There’s a lot of life in For the Love of DILFs’ multivalence—it works on several levels, firing many cylinders. Like everything else mentioned in this piece, it was clearly in the works before Bros; perhaps we have not yet felt the effect of Bros’ flop. But at least in its wake, these examples of gay-centered media are taking some of the pressure off. This comes from without the community, too—Beyoncé’s Renaissance paid explicit tribute to the Black, queer creators of disco and house music, a conversation that hasn’t often been able to compete with the steady thump coming from straight white artists. And there’s more on the horizon that will help clarify how far we have (or haven’t) come: Of an Age by You Won’t Be Alone director Goran Stolevski is yet another intimate two-hander along the lines of Brokeback and its ilk. The casual intertwining of sex and culture, a reality rarely nailed in media, was very well achieved in Sebastian Silva’s Sundance film Rotting in the Sun.
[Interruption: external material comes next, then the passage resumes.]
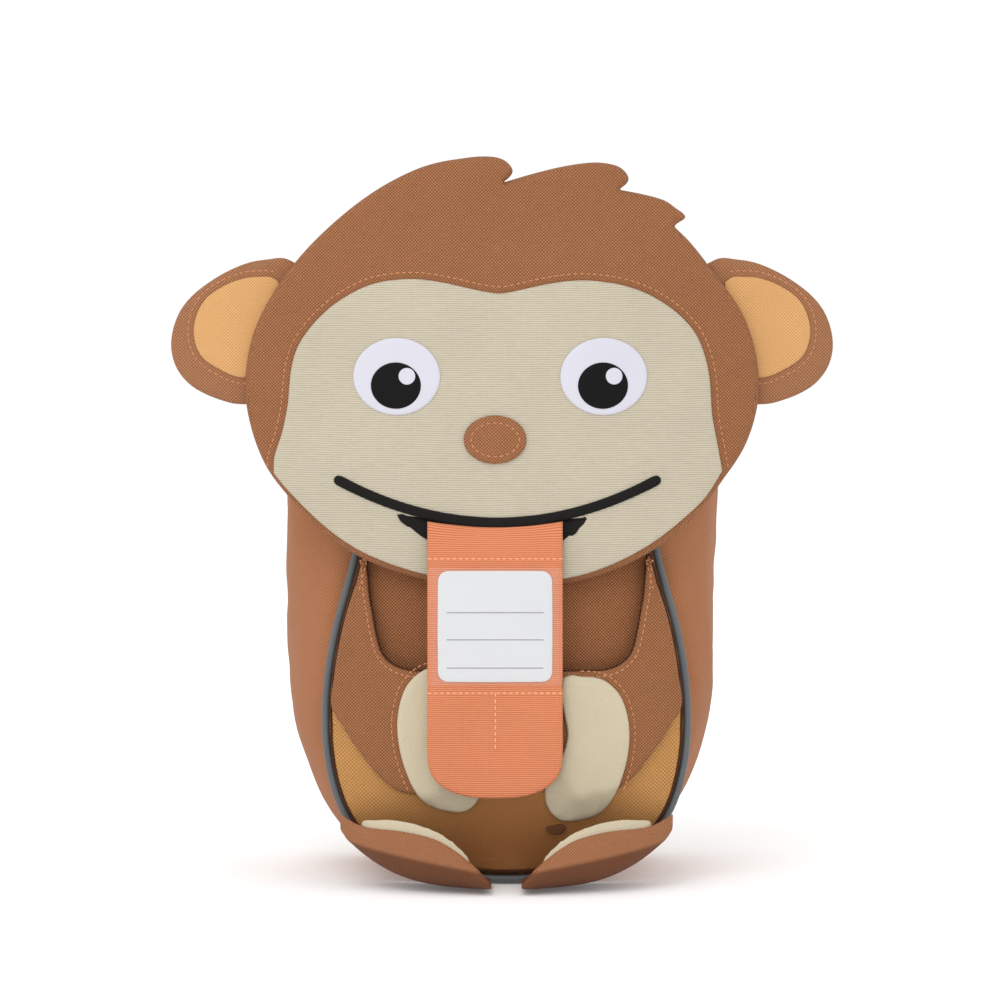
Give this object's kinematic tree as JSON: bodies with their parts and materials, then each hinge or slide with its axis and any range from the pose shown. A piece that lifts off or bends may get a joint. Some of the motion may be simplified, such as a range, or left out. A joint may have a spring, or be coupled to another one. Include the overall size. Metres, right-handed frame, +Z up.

I point this current crop of queer-themed media out not as proof that we’ve somehow achieved enough—clearly, we haven’t, when the focus is still on cis gay (and often white) men. No matter how diverse representation becomes, it will always need to be more diverse. But through a panoply of options, there’s a much greater chance of the broadcasting of truth. Some of these truths, like those in the tacky Real Friends of Weho, may be hard to look at. Others are made easier by the sheer aplomb of their vessel, like For the Love of DILFs, which takes gay sex seriously by showing how silly many of us look in its pursuit. And for all of Knock at the Cabin’s unsavory messaging, at least it and the third episode of The Last of Us envision gay people lasting long enough to make it to the end of the world. That is representation we have been so lacking, ridiculously enough.